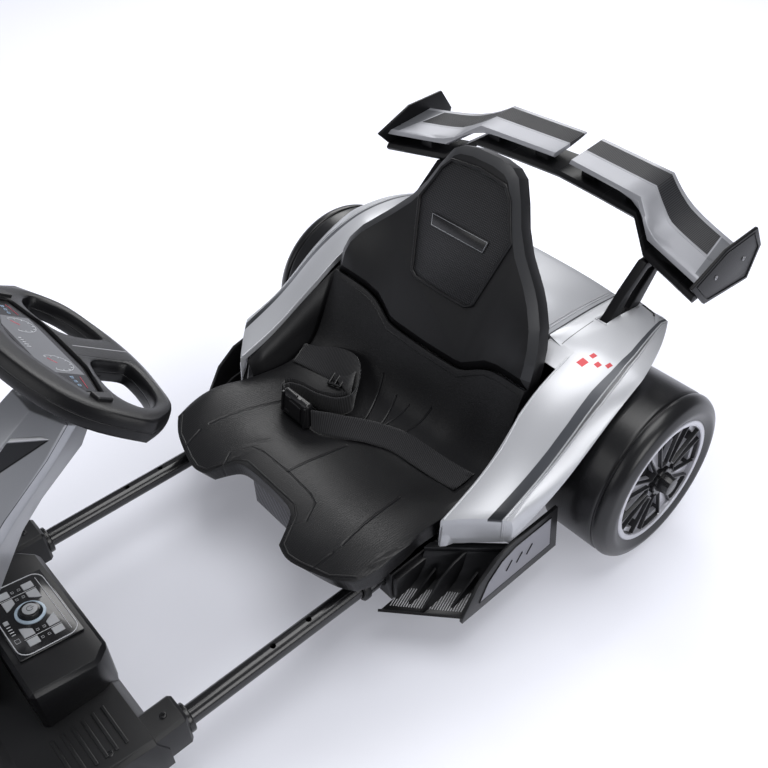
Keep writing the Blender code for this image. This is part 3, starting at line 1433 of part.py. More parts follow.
# Columns: distance down the column from the wheel; half-width and reach of the ridge; half-width
# of the corners and their place along the wheel; reach ahead
COWL_STATIONS = [
    (0.052, 0.016, 0.038, 0.046, 0.002, 0.036),
    (0.092, 0.016, 0.040, 0.050, -0.008, 0.052),
    (0.160, 0.013, 0.021, 0.052, -0.027, 0.075),
    (0.200, 0.013, 0.0135, 0.054, -0.036, 0.086),
    (0.330, 0.016, 0.0135, 0.064, -0.050, 0.122),
    (0.405, 0.034, 0.0430, 0.072, -0.040, 0.146),
    (0.520, 0.038, 0.0460, 0.080, -0.050, 0.165),
]
COWL_WALL = 0.004


def cowl_ring(down, ridge, near, half, corner, far, wall=0.0):
    """A section across the column, drawn in by a wall's thickness."""
    return [
        Vector((x, y, -down))
        for x, y in (
            (-half + wall, corner - 0.012), (-half + wall, corner - wall), (-ridge + wall, near - wall),
            (ridge - wall, near - wall), (half - wall, corner - wall), (half - wall, corner - 0.012),
            (half * 0.45, -far + wall), (-half * 0.45, -far + wall),
        )
    ]


def over_the_pod():
    """Everything below the pod's upper face, with the seam's gap, for pieces that stand on it."""
    rings = []
    for y, z in [(POD_REAR_Y + 0.1, 0.092), *POD_SECTION, (POD_FRONT_Y - 0.2, POD_SECTION[-1][1])]:
        rings.append([Vector((-0.3, y, 0)), Vector((-0.3, y, z + SEAM)), Vector((0.3, y, z + SEAM)), Vector((0.3, y, 0))])
    return loft(rings)


def cowl_mesh():
    outer = loft([cowl_ring(*station) for station in COWL_STATIONS])
    first, *between, last = COWL_STATIONS
    inner_stations = [(first[0] + COWL_WALL, *first[1:]), *between, (last[0] + 0.02, *last[1:])]
    inner = loft([cowl_ring(*station, wall=COWL_WALL) for station in inner_stations])
    bearing = rod((0, 0, -0.04), (0, 0, -0.08), COLUMN_DIAMETER + 2 * PIN_CLEARANCE, 16)
    hood = combined(outer, ("DIFFERENCE", inner), ("DIFFERENCE", bearing))
    return combined(moved(hood, COLUMN_FRAME), ("DIFFERENCE", over_the_pod()))


node("column_cowl", cowl_mesh(), SILVER_PAINT, front_section)


# Console with its control panel, between the driver's feet

CONSOLE_HALF_WIDTH = 0.105
CONSOLE_REAR_HALF_WIDTH = 0.087
CONSOLE_REAR_Y = POD_REAR_Y + 0.002
CONSOLE_CORNER_Y = POD_REAR_Y - 0.017
CONSOLE_FRONT_Y = POD_REAR_Y - 0.093
# Height of the console's sloping top at its rear and front edges
CONSOLE_REAR_Z = 0.168
CONSOLE_FRONT_Z = 0.184
PANEL_HALF = Vector((0.057, 0.037))
PANEL_THICKNESS = 0.003
KNOB_DIAMETER = 0.026
KNOB_HEIGHT = 0.007

console_outline = mirrored_loop([
    (CONSOLE_REAR_HALF_WIDTH, CONSOLE_REAR_Y),
    (CONSOLE_HALF_WIDTH, CONSOLE_CORNER_Y),
    (CONSOLE_HALF_WIDTH, CONSOLE_FRONT_Y),
])
console_slope = math.atan2(CONSOLE_FRONT_Z - CONSOLE_REAR_Z, CONSOLE_REAR_Y - CONSOLE_FRONT_Y)
console_top = Vector((0, (CONSOLE_REAR_Y + CONSOLE_FRONT_Y) / 2, (CONSOLE_REAR_Z + CONSOLE_FRONT_Z) / 2))
console_frame = Matrix.Translation(console_top) @ Matrix.Rotation(-console_slope, 4, "X")


def console_mesh():
    """A block with bevelled rear corners, cut by its sloping top and stood on the pod."""
    body = moved(slab(console_outline, 0.12), Matrix.Translation((0, 0, 0.152)))
    above = moved(block((-0.2, -0.2, 0.0), (0.2, 0.2, 0.2)), console_frame)
    return combined(bevelled(combined(body, ("DIFFERENCE", above)), 0.005), ("DIFFERENCE", over_the_pod()))


node("console", console_mesh(), BLACK_PLASTIC, front_section)

panel_low = Vector((-PANEL_HALF.x, -PANEL_HALF.y, SEAM))
panel_face = block(panel_low, (PANEL_HALF.x, PANEL_HALF.y, SEAM + PANEL_THICKNESS))
knob_foot = Vector((0, 0, PANEL_THICKNESS / 2))
knob = rod(knob_foot, (0, 0, SEAM + PANEL_THICKNESS + KNOB_HEIGHT), KNOB_DIAMETER, 20, KNOB_DIAMETER - 0.003)
node("control_panel", moved(combined(panel_face, ("UNION", knob)), console_frame), DISPLAY_GREY, front_section)


# Pedals on the foot ramp: throttle on the right, brake on the left

PEDAL_X = 0.146
PEDAL_Y = FRONT_AXLE_Y - 0.005
PEDAL_LEAN = math.radians(55)
PEDAL = Vector((0.046, 0.062, 0.005))


def pedal_mesh():
    """The left pedal: a ribbed plate leaning towards the driver from a foot on the ramp."""
    plate = bevelled(block((-PEDAL.x / 2, 0, -PEDAL.z / 2), (PEDAL.x / 2, PEDAL.y, PEDAL.z / 2)), 0.0015)
    steps = []
    for rib in range(4):
        place = 0.016 + rib * 0.013
        steps.append(("UNION", block((-PEDAL.x / 2 + 0.005, place, 0.0), (PEDAL.x / 2 - 0.005, place + 0.004, 0.0045))))
    leaned = Matrix.Translation((PEDAL_X, PEDAL_Y, 0.156)) @ Matrix.Rotation(PEDAL_LEAN, 4, "X")
    plate = moved(combined(plate, *steps), leaned)
    foot = block((PEDAL_X - 0.018, PEDAL_Y - 0.012, 0.10), (PEDAL_X + 0.018, PEDAL_Y + 0.010, 0.162))
    return combined(plate, ("UNION", foot), ("DIFFERENCE", over_the_pod()))


both_sides("pedal", pedal_mesh(), SATIN_PLASTIC, front_section)


# Front bumper across the pod's nose

# Front edge in plan, (x, y), from the right end to the left
BUMPER_FRONT = [
    (-0.186, -FRONT_REACH + 0.030),
    (-0.150, -FRONT_REACH + 0.012),
    (-0.060, -FRONT_REACH),
    (0.060, -FRONT_REACH),
    (0.150, -FRONT_REACH + 0.012),
    (0.186, -FRONT_REACH + 0.030),
]
BUMPER_LOW_Z = 0.060
BUMPER_MIDDLE_Z = 0.088
BUMPER_TOP_Z = 0.120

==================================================

EXERCISE REQUIREMENTS:
Print out the whole listing exactly as it appears.

ANSWER:
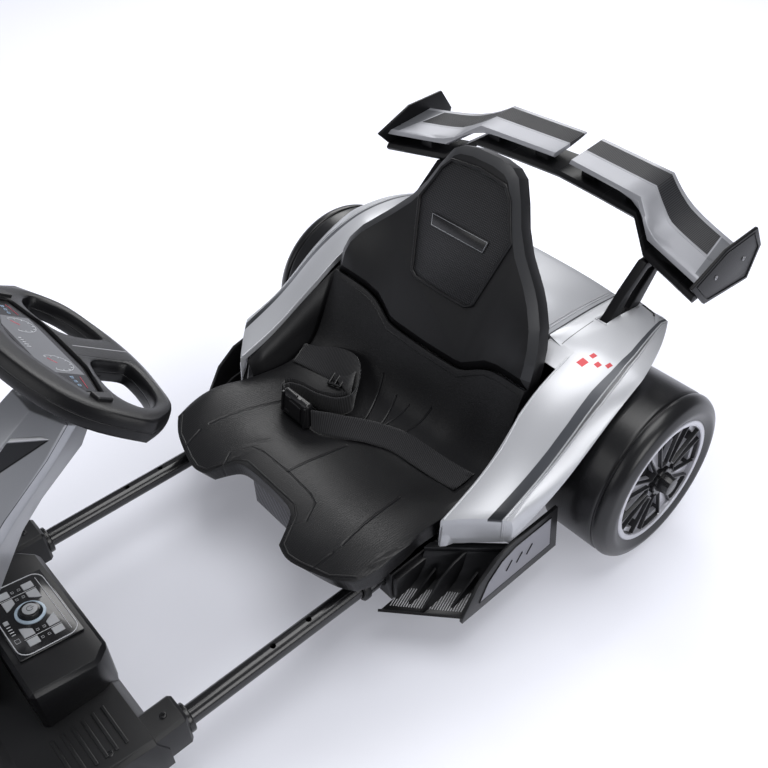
Keep writing the Blender code for this image. This is part 3, starting at line 1433 of part.py. More parts follow.
# Columns: distance down the column from the wheel; half-width and reach of the ridge; half-width
# of the corners and their place along the wheel; reach ahead
COWL_STATIONS = [
    (0.052, 0.016, 0.038, 0.046, 0.002, 0.036),
    (0.092, 0.016, 0.040, 0.050, -0.008, 0.052),
    (0.160, 0.013, 0.021, 0.052, -0.027, 0.075),
    (0.200, 0.013, 0.0135, 0.054, -0.036, 0.086),
    (0.330, 0.016, 0.0135, 0.064, -0.050, 0.122),
    (0.405, 0.034, 0.0430, 0.072, -0.040, 0.146),
    (0.520, 0.038, 0.0460, 0.080, -0.050, 0.165),
]
COWL_WALL = 0.004


def cowl_ring(down, ridge, near, half, corner, far, wall=0.0):
    """A section across the column, drawn in by a wall's thickness."""
    return [
        Vector((x, y, -down))
        for x, y in (
            (-half + wall, corner - 0.012), (-half + wall, corner - wall), (-ridge + wall, near - wall),
            (ridge - wall, near - wall), (half - wall, corner - wall), (half - wall, corner - 0.012),
            (half * 0.45, -far + wall), (-half * 0.45, -far + wall),
        )
    ]


def over_the_pod():
    """Everything below the pod's upper face, with the seam's gap, for pieces that stand on it."""
    rings = []
    for y, z in [(POD_REAR_Y + 0.1, 0.092), *POD_SECTION, (POD_FRONT_Y - 0.2, POD_SECTION[-1][1])]:
        rings.append([Vector((-0.3, y, 0)), Vector((-0.3, y, z + SEAM)), Vector((0.3, y, z + SEAM)), Vector((0.3, y, 0))])
    return loft(rings)


def cowl_mesh():
    outer = loft([cowl_ring(*station) for station in COWL_STATIONS])
    first, *between, last = COWL_STATIONS
    inner_stations = [(first[0] + COWL_WALL, *first[1:]), *between, (last[0] + 0.02, *last[1:])]
    inner = loft([cowl_ring(*station, wall=COWL_WALL) for station in inner_stations])
    bearing = rod((0, 0, -0.04), (0, 0, -0.08), COLUMN_DIAMETER + 2 * PIN_CLEARANCE, 16)
    hood = combined(outer, ("DIFFERENCE", inner), ("DIFFERENCE", bearing))
    return combined(moved(hood, COLUMN_FRAME), ("DIFFERENCE", over_the_pod()))


node("column_cowl", cowl_mesh(), SILVER_PAINT, front_section)


# Console with its control panel, between the driver's feet

CONSOLE_HALF_WIDTH = 0.105
CONSOLE_REAR_HALF_WIDTH = 0.087
CONSOLE_REAR_Y = POD_REAR_Y + 0.002
CONSOLE_CORNER_Y = POD_REAR_Y - 0.017
CONSOLE_FRONT_Y = POD_REAR_Y - 0.093
# Height of the console's sloping top at its rear and front edges
CONSOLE_REAR_Z = 0.168
CONSOLE_FRONT_Z = 0.184
PANEL_HALF = Vector((0.057, 0.037))
PANEL_THICKNESS = 0.003
KNOB_DIAMETER = 0.026
KNOB_HEIGHT = 0.007

console_outline = mirrored_loop([
    (CONSOLE_REAR_HALF_WIDTH, CONSOLE_REAR_Y),
    (CONSOLE_HALF_WIDTH, CONSOLE_CORNER_Y),
    (CONSOLE_HALF_WIDTH, CONSOLE_FRONT_Y),
])
console_slope = math.atan2(CONSOLE_FRONT_Z - CONSOLE_REAR_Z, CONSOLE_REAR_Y - CONSOLE_FRONT_Y)
console_top = Vector((0, (CONSOLE_REAR_Y + CONSOLE_FRONT_Y) / 2, (CONSOLE_REAR_Z + CONSOLE_FRONT_Z) / 2))
console_frame = Matrix.Translation(console_top) @ Matrix.Rotation(-console_slope, 4, "X")


def console_mesh():
    """A block with bevelled rear corners, cut by its sloping top and stood on the pod."""
    body = moved(slab(console_outline, 0.12), Matrix.Translation((0, 0, 0.152)))
    above = moved(block((-0.2, -0.2, 0.0), (0.2, 0.2, 0.2)), console_frame)
    return combined(bevelled(combined(body, ("DIFFERENCE", above)), 0.005), ("DIFFERENCE", over_the_pod()))


node("console", console_mesh(), BLACK_PLASTIC, front_section)

panel_low = Vector((-PANEL_HALF.x, -PANEL_HALF.y, SEAM))
panel_face = block(panel_low, (PANEL_HALF.x, PANEL_HALF.y, SEAM + PANEL_THICKNESS))
knob_foot = Vector((0, 0, PANEL_THICKNESS / 2))
knob = rod(knob_foot, (0, 0, SEAM + PANEL_THICKNESS + KNOB_HEIGHT), KNOB_DIAMETER, 20, KNOB_DIAMETER - 0.003)
node("control_panel", moved(combined(panel_face, ("UNION", knob)), console_frame), DISPLAY_GREY, front_section)


# Pedals on the foot ramp: throttle on the right, brake on the left

PEDAL_X = 0.146
PEDAL_Y = FRONT_AXLE_Y - 0.005
PEDAL_LEAN = math.radians(55)
PEDAL = Vector((0.046, 0.062, 0.005))


def pedal_mesh():
    """The left pedal: a ribbed plate leaning towards the driver from a foot on the ramp."""
    plate = bevelled(block((-PEDAL.x / 2, 0, -PEDAL.z / 2), (PEDAL.x / 2, PEDAL.y, PEDAL.z / 2)), 0.0015)
    steps = []
    for rib in range(4):
        place = 0.016 + rib * 0.013
        steps.append(("UNION", block((-PEDAL.x / 2 + 0.005, place, 0.0), (PEDAL.x / 2 - 0.005, place + 0.004, 0.0045))))
    leaned = Matrix.Translation((PEDAL_X, PEDAL_Y, 0.156)) @ Matrix.Rotation(PEDAL_LEAN, 4, "X")
    plate = moved(combined(plate, *steps), leaned)
    foot = block((PEDAL_X - 0.018, PEDAL_Y - 0.012, 0.10), (PEDAL_X + 0.018, PEDAL_Y + 0.010, 0.162))
    return combined(plate, ("UNION", foot), ("DIFFERENCE", over_the_pod()))


both_sides("pedal", pedal_mesh(), SATIN_PLASTIC, front_section)


# Front bumper across the pod's nose

# Front edge in plan, (x, y), from the right end to the left
BUMPER_FRONT = [
    (-0.186, -FRONT_REACH + 0.030),
    (-0.150, -FRONT_REACH + 0.012),
    (-0.060, -FRONT_REACH),
    (0.060, -FRONT_REACH),
    (0.150, -FRONT_REACH + 0.012),
    (0.186, -FRONT_REACH + 0.030),
]
BUMPER_LOW_Z = 0.060
BUMPER_MIDDLE_Z = 0.088
BUMPER_TOP_Z = 0.120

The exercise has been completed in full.